- GIVEN RECORDS:
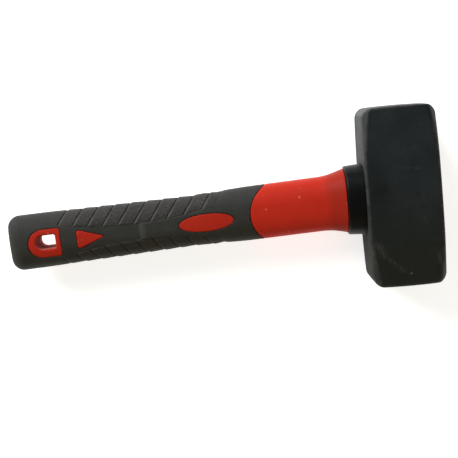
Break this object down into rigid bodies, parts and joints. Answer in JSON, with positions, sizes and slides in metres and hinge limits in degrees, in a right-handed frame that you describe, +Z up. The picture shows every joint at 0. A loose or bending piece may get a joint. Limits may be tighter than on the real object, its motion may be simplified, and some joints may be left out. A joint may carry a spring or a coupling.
{
  "type": "club hammer",
  "caption": "Short-handled two-faced hammer: octagonal-ended forged head on a glass-fibre handle with a two-colour moulded grip and hanging hole.",
  "frame": {"origin": "middle of the lower cheek, under the axis of the eye", "axes": "+Z up out of the upper cheek, +Y along the head from face to face, handle leaving towards -X"},
  "size_m": [0.2694, 0.111, 0.045],
  "materials": {
    "painted_head": "satin black paint over forged steel",
    "resin": "poured and hardened resin",
    "glass_fibre": "cut pultruded rod",
    "red_plastic": "satin moulded polypropylene",
    "grey_rubber": "fine matte moulded texture",
    "black_rubber": "satin moulded"
  },
  "bodies": {
    "root": {"head": "painted_head", "eye_resin": "resin", "core_rod": "glass_fibre", "jacket": "red_plastic", "grip": "grey_rubber", "collar": "black_rubber"}
  },
  "joints": []
}
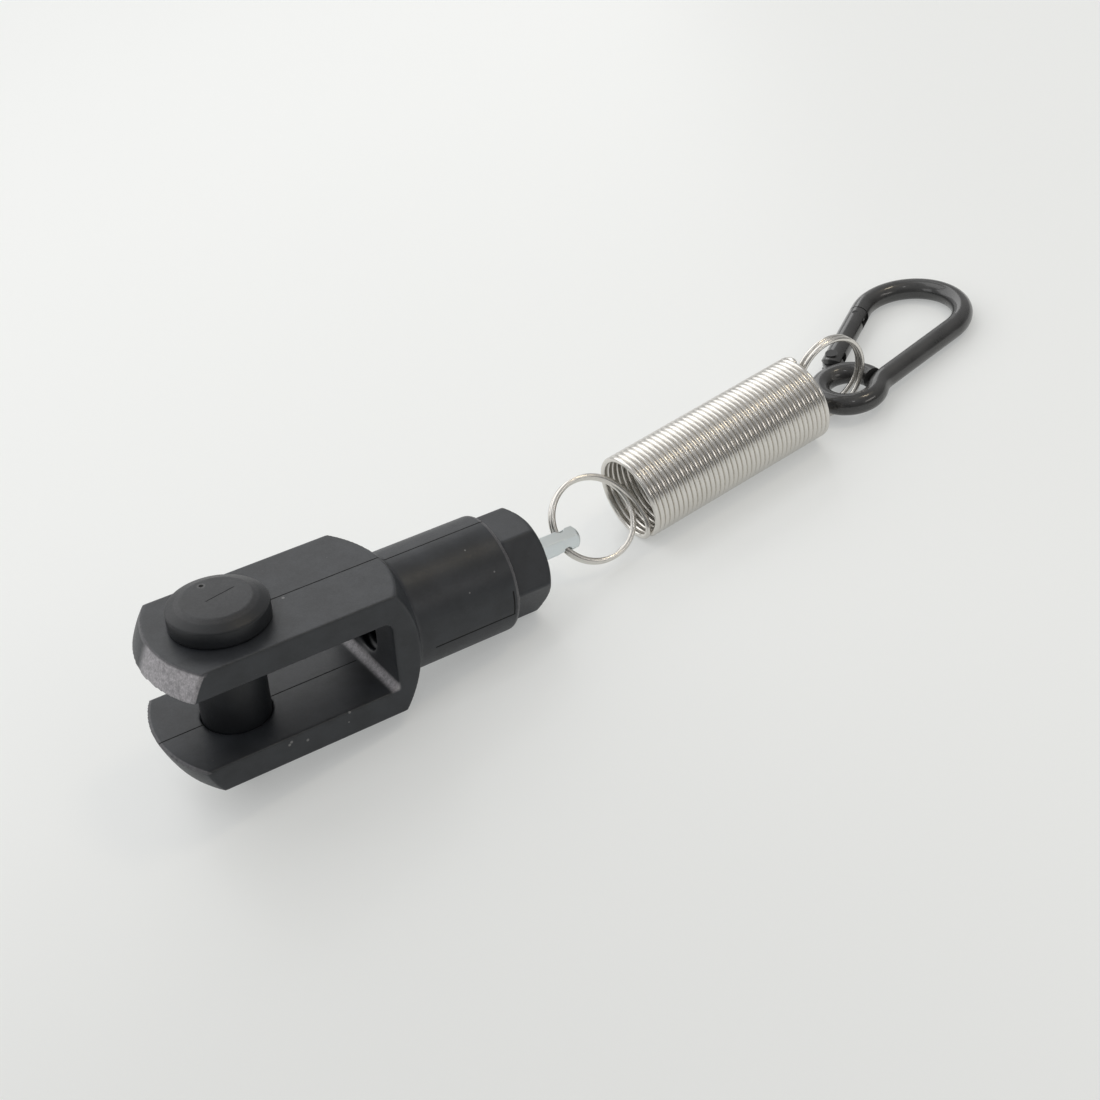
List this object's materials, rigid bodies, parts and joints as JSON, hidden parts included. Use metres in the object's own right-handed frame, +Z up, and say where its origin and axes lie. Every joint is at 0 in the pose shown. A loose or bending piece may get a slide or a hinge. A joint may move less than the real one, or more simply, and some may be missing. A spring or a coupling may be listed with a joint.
{
  "type": "spring tether",
  "caption": "Plastic fork head with a headed pin, joined by a cross-drilled rod to a close-wound extension spring whose far loop carries a small gated snap hook.",
  "frame": {"origin": "centre of the fork pin, in the middle of the fork's slot", "axes": "+X along the object from the fork's nose to the snap hook, +Y towards the side of the hook that holds the gate, +Z up from the surface that it lies on"},
  "size_m": [0.1938, 0.037, 0.0366],
  "materials": {
    "black_plastic": "moulded charcoal plastic, satin",
    "pin_plastic": "moulded charcoal plastic, satin",
    "zinc_steel": "bright zinc plate, bluish",
    "clip_steel": "plain spring steel",
    "spring_wire": "bright drawn wire",
    "black_paint": "glossy black coating",
    "rivet_steel": "blackened steel",
    "inner_steel": "plain steel"
  },
  "bodies": {
    "fork": {"fork_head": "black_plastic", "rod_bush": "zinc_steel", "draw_rod": "zinc_steel"},
    "pin": {"clevis_pin": "pin_plastic", "retaining_clip": "clip_steel"},
    "spring_near": {"spring_near_end": "spring_wire", "spring_coils": "spring_wire"},
    "spring_far": {"spring_far_end": "spring_wire"},
    "hook": {"hook_body": "black_paint", "gate_rivet": "rivet_steel"},
    "gate": {"hook_gate": "black_paint", "latch_pin": "rivet_steel", "gate_spring": "inner_steel"},
    "plunger": {"gate_plunger": "inner_steel"}
  },
  "joints": [
    {"name": "pin_turn", "type": "hinge", "parent": "fork", "child": "pin", "pos_m": [0, 0, 0], "axis": [0.1698, 0, 0.9855], "continuous": true},
    {"name": "spring_swing", "type": "hinge", "parent": "fork", "child": "spring_near", "pos_m": [0.06623, 0, -0.01141], "axis": [0.125, 0.6769, 0.7254], "range_deg": [-95, 95]},
    {"name": "spring_stretch", "type": "slide", "parent": "spring_near", "child": "spring_far", "axis": [1, -0.0087, 0], "range_m": [0, 0.1], "stiffness_N_per_m": 87, "springref_m": -0.02, "deforming": ["spring_coils"]},
    {"name": "hook_swing", "type": "hinge", "parent": "spring_far", "child": "hook", "pos_m": [0.13353, 0.00127, -0.01088], "axis": [-0.0087, -1, 0], "range_deg": [-20, 120]},
    {"name": "gate_open", "type": "hinge", "parent": "hook", "child": "gate", "pos_m": [0.1421, 0.01049, -0.01618], "axis": [0.0304, 0.0044, 0.9995], "range_deg": [-30, 0], "stiffness_Nm_per_rad": 0.02, "springref_deg": 40.11},
    {"name": "plunger_slide", "type": "slide", "parent": "gate", "child": "plunger", "axis": [-0.8585, -0.512, 0.0284], "range_m": [-0.0005, 0]}
  ],
  "couplings": [
    {"joint": "plunger_slide", "follows": "gate_open", "m_per_rad": 0.00088}
  ]
}
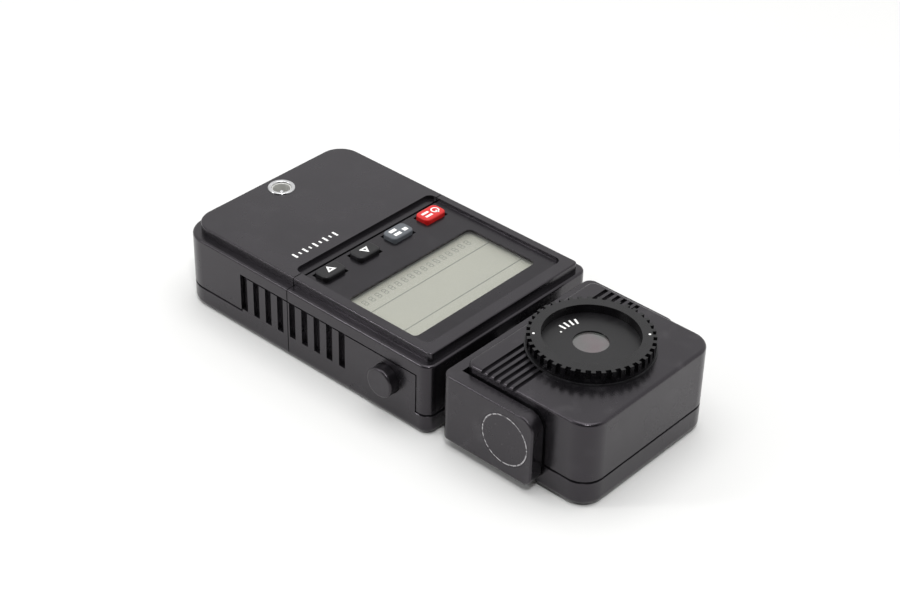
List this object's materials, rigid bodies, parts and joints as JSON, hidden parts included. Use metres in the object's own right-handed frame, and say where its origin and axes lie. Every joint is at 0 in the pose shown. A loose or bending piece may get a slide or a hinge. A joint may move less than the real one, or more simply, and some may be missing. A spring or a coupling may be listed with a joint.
{
  "type": "handheld light meter",
  "caption": "Handheld light meter with a display, keys, a side measuring button and a swivelling light-sensing head with a turnable knurled receptor ring.",
  "frame": {"origin": "mouth of the tripod socket, in the middle of the meter body's rear face", "axes": "+Z out of the display, +Y from the battery end towards the head, +X towards the measuring button"},
  "size_m": [0.065, 0.1382, 0.029],
  "materials": {
    "shell_plastic": "fine moulded texture",
    "bracket_plastic": "fine moulded texture, worn on edges",
    "key_black": "satin",
    "key_grey": "satin",
    "key_red": "satin",
    "button_plastic": "satin",
    "window_plastic": "clear",
    "display": "satin",
    "board": "satin",
    "inner_plastic": "satin",
    "mat_rubber": "matt",
    "brass": "machined",
    "steel": "zinc plated",
    "black_metal": "satin black",
    "cell_skin": "printed sleeve",
    "ring_metal": "black anodised",
    "dark_glass": "coated",
    "filter": "polished",
    "lead_skin": "matt"
  },
  "bodies": {
    "meter_body": {"front_cover": "shell_plastic", "lower_front_cover": "shell_plastic", "rear_cover": "shell_plastic", "display_window": "window_plastic", "lcd_panel": "display", "lcd_frame": "inner_plastic", "main_board": "board", "key_mat": "mat_rubber", "sync_terminal_ring": "steel", "sync_terminal_insulator": "inner_plastic", "sync_terminal_pin": "brass", "battery_cell": "cell_skin", "battery_spring": "steel", "battery_spring_plate": "steel", "battery_contact": "steel", "case_screws": "steel", "tripod_bush": "brass", "neck_collar": "black_metal", "button_spring": "steel", "button_switch": "black_metal"},
    "head": {"head_bracket": "bracket_plastic", "neck_shaft": "steel", "shaft_clip": "steel", "friction_washer": "steel", "head_front_shell": "shell_plastic", "head_rear_shell": "shell_plastic", "arm_screws": "steel", "arm_caps": "black_metal", "head_screws": "steel", "sensor_board": "board", "cell_holder": "inner_plastic", "photocell": "dark_glass", "filter_glass": "filter", "head_lead": "lead_skin", "bayonet_seat": "black_metal"},
    "receptor": {"receptor_ring": "ring_metal", "receptor_disc": "ring_metal", "receptor_lens": "dark_glass", "lens_retainer": "black_metal"},
    "up_key": {"up_key": "key_black"},
    "down_key": {"down_key": "key_black"},
    "mode_key": {"mode_key": "key_grey"},
    "power_key": {"power_key": "key_red"},
    "measuring_button": {"measuring_button": "button_plastic"},
    "battery_door": {"battery_door": "shell_plastic"}
  },
  "joints": [
    {"name": "head_swivel", "type": "hinge", "parent": "meter_body", "child": "head", "pos_m": [0, 0.0456, 0.0128], "axis": [0, 1, 0], "range_deg": [-90, 180]},
    {"name": "receptor_turn", "type": "hinge", "parent": "head", "child": "receptor", "pos_m": [0, 0.0712, 0.026], "axis": [0, 0, 1], "range_deg": [0, 60]},
    {"name": "power_key_press", "type": "slide", "parent": "meter_body", "child": "power_key", "axis": [0, 0, -1], "range_m": [0, 0.0006], "stiffness_N_per_m": 1500},
    {"name": "mode_key_press", "type": "slide", "parent": "meter_body", "child": "mode_key", "axis": [0, 0, -1], "range_m": [0, 0.0006], "stiffness_N_per_m": 1500},
    {"name": "up_key_press", "type": "slide", "parent": "meter_body", "child": "up_key", "axis": [0, 0, -1], "range_m": [0, 0.0006], "stiffness_N_per_m": 1500},
    {"name": "down_key_press", "type": "slide", "parent": "meter_body", "child": "down_key", "axis": [0, 0, -1], "range_m": [0, 0.0006], "stiffness_N_per_m": 1500},
    {"name": "measuring_button_press", "type": "slide", "parent": "meter_body", "child": "measuring_button", "axis": [-1, 0, 0], "range_m": [0, 0.0012], "stiffness_N_per_m": 1200, "deforming": ["button_spring"]},
    {"name": "battery_door_slide", "type": "slide", "parent": "meter_body", "child": "battery_door", "axis": [-1, 0, 0], "range_m": [0, 0.05]}
  ]
}
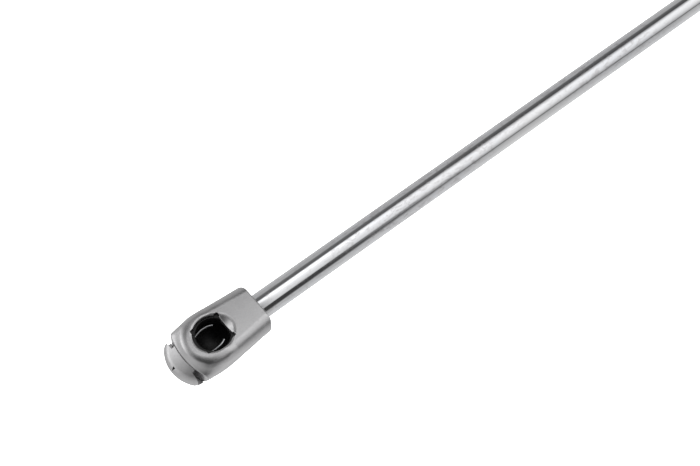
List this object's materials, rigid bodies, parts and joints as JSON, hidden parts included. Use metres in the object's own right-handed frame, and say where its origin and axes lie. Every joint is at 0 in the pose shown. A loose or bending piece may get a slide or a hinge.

- WHAT THE EXERCISE ASKS: Find every line that holds "axes" and copy it.

- THE REPLY:
  "frame": {"origin": "middle of the lower cheek, under the axis of the eye", "axes": "+Z up out of the upper cheek, +Y along the head from face to face, handle leaving towards -X"},
List this object's materials, rigid bodies, parts and joints as JSON, hidden parts included. Use metres in the object's own right-handed frame, +Z up, and say where its origin and axes lie. Every joint is at 0 in the pose shown. A loose or bending piece may get a slide or a hinge. A joint may move less than the real one, or more simply, and some may be missing. A spring or a coupling may be listed with a joint.
  "frame": {"origin": "centre of the fork pin, in the middle of the fork's slot", "axes": "+X along the object from the fork's nose to the snap hook, +Y towards the side of the hook that holds the gate, +Z up from the surface that it lies on"},
List this object's materials, rigid bodies, parts and joints as JSON, hidden parts included. Use metres in the object's own right-handed frame, and say where its origin and axes lie. Every joint is at 0 in the pose shown. A loose or bending piece may get a slide or a hinge. A joint may move less than the real one, or more simply, and some may be missing. A spring or a coupling may be listed with a joint.
  "frame": {"origin": "mouth of the tripod socket, in the middle of the meter body's rear face", "axes": "+Z out of the display, +Y from the battery end towards the head, +X towards the measuring button"},
List this object's materials, rigid bodies, parts and joints as JSON, hidden parts included. Use metres in the object's own right-handed frame, and say where its origin and axes lie. Every joint is at 0 in the pose shown. A loose or bending piece may get a slide or a hinge.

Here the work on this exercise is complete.